Directive:
Restate word for word the lines of the data below, from the first through the one that has "sort_faces(upper_plate, die_face, lambda".

▼

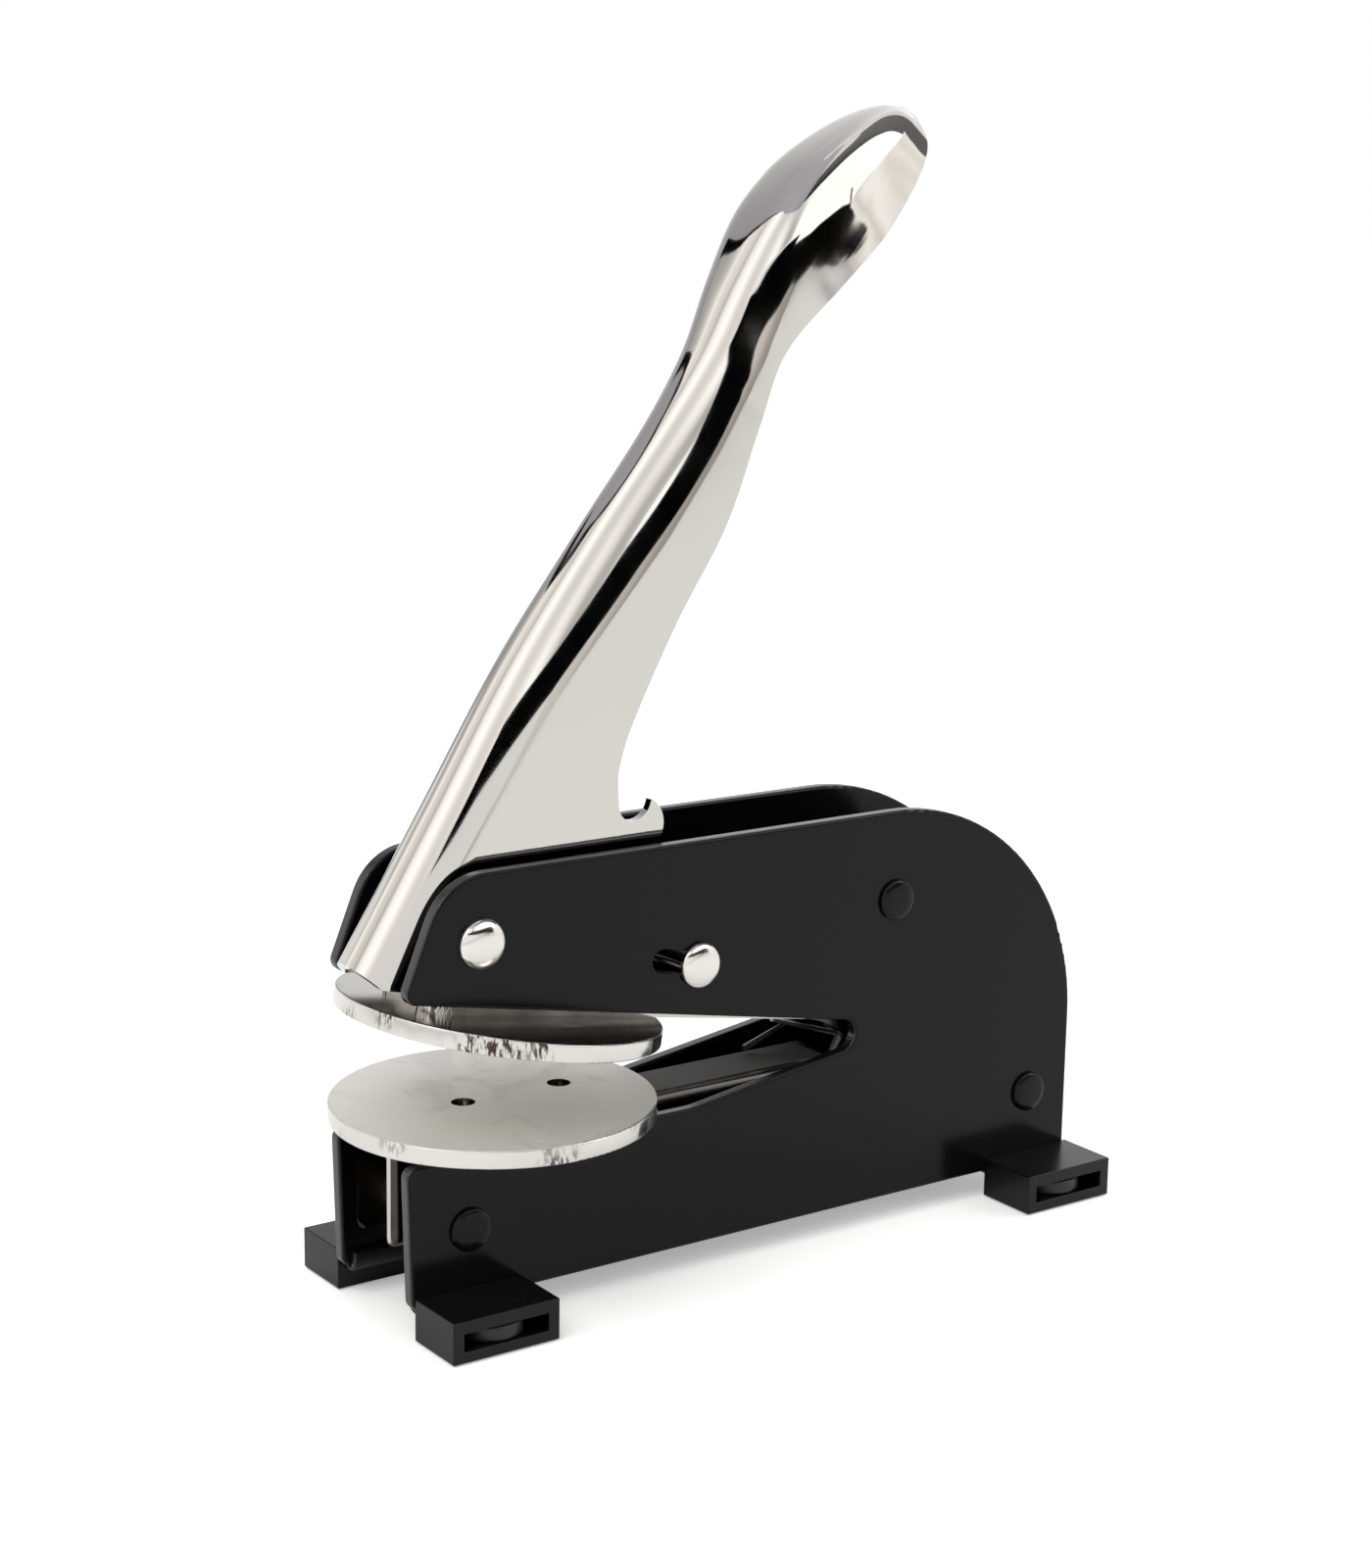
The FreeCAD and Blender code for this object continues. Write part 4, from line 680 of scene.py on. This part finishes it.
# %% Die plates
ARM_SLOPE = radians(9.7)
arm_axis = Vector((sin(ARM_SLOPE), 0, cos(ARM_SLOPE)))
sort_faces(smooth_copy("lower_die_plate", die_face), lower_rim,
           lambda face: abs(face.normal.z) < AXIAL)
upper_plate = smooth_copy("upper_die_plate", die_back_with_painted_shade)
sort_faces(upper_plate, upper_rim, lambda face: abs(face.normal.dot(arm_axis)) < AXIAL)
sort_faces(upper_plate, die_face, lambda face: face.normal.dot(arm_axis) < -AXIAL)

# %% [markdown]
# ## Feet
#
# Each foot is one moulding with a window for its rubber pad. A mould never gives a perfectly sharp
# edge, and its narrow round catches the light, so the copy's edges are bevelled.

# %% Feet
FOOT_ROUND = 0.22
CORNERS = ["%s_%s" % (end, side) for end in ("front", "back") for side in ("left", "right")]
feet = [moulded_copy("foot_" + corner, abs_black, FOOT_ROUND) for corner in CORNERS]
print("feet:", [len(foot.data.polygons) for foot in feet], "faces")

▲

Correct response:
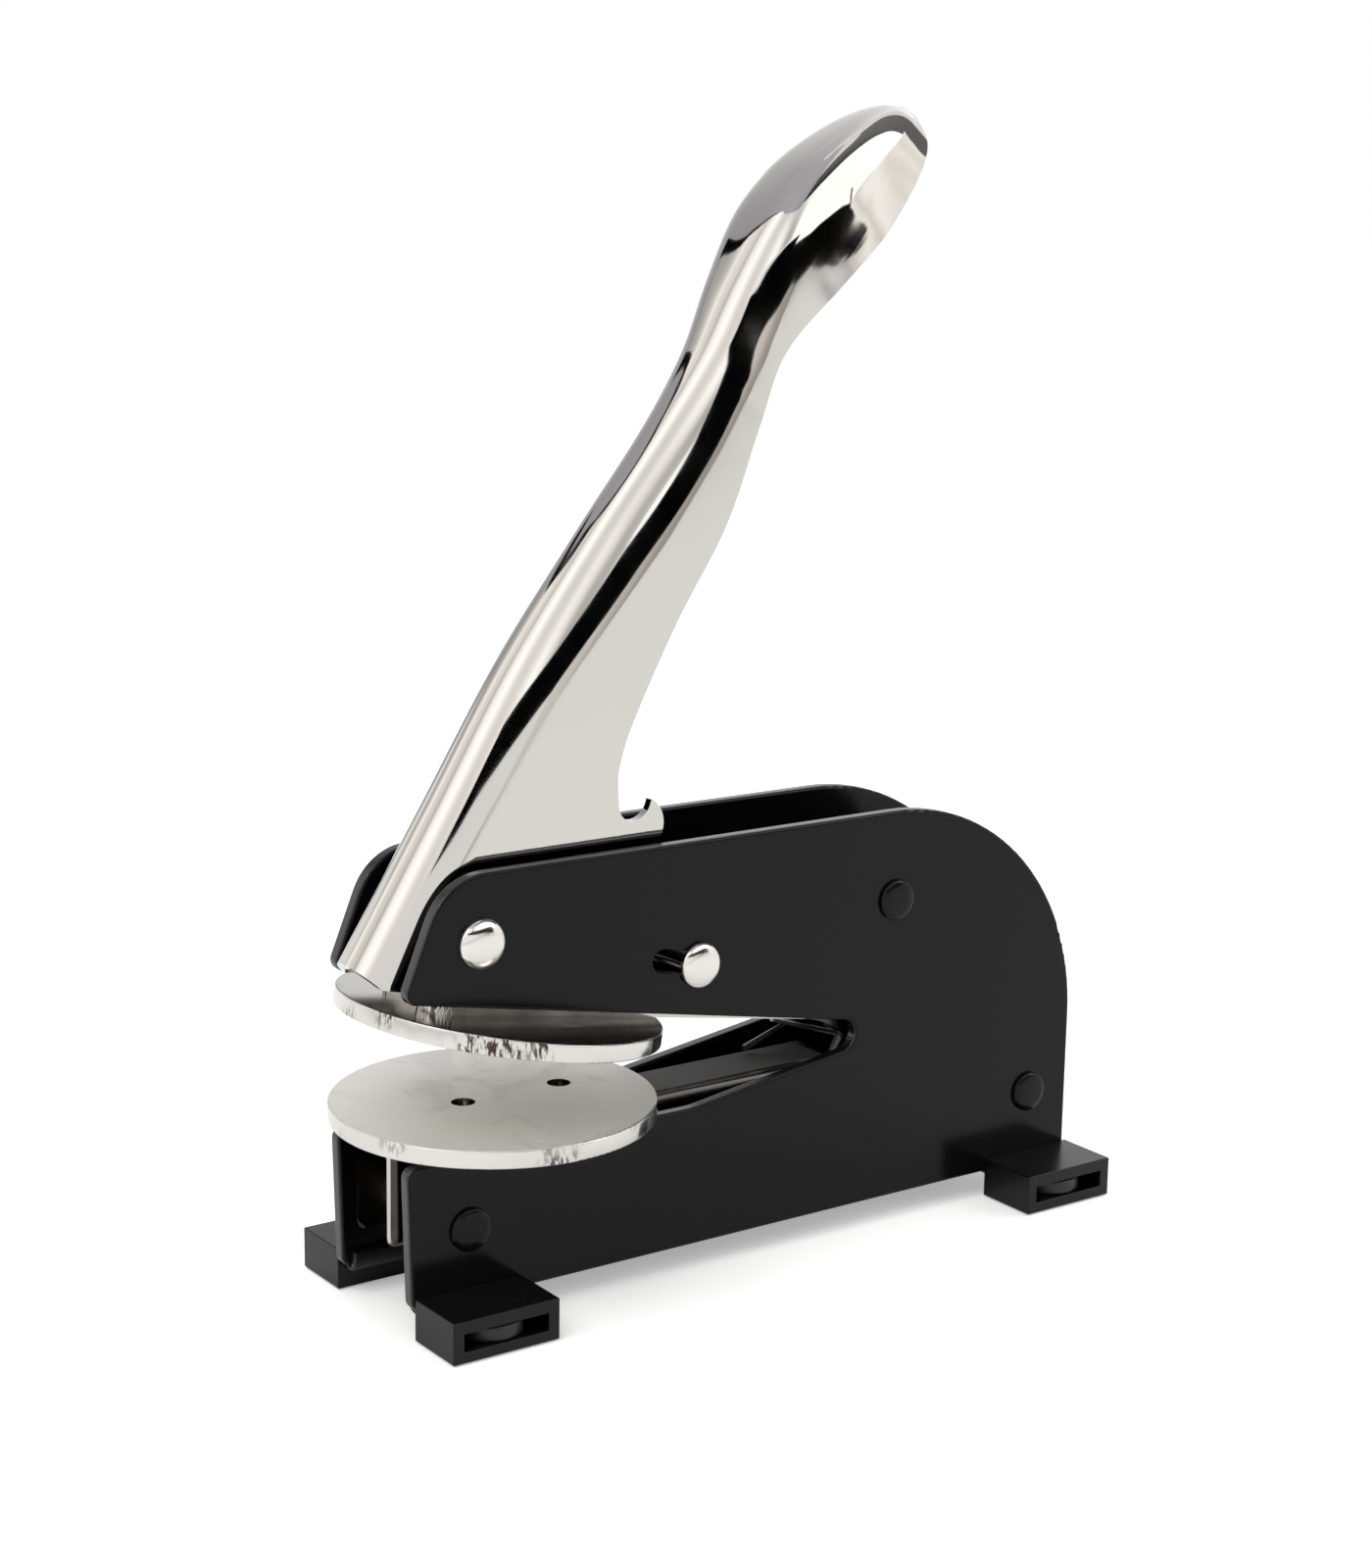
The FreeCAD and Blender code for this object continues. Write part 4, from line 680 of scene.py on. This part finishes it.
# %% Die plates
ARM_SLOPE = radians(9.7)
arm_axis = Vector((sin(ARM_SLOPE), 0, cos(ARM_SLOPE)))
sort_faces(smooth_copy("lower_die_plate", die_face), lower_rim,
           lambda face: abs(face.normal.z) < AXIAL)
upper_plate = smooth_copy("upper_die_plate", die_back_with_painted_shade)
sort_faces(upper_plate, upper_rim, lambda face: abs(face.normal.dot(arm_axis)) < AXIAL)
sort_faces(upper_plate, die_face, lambda face: face.normal.dot(arm_axis) < -AXIAL)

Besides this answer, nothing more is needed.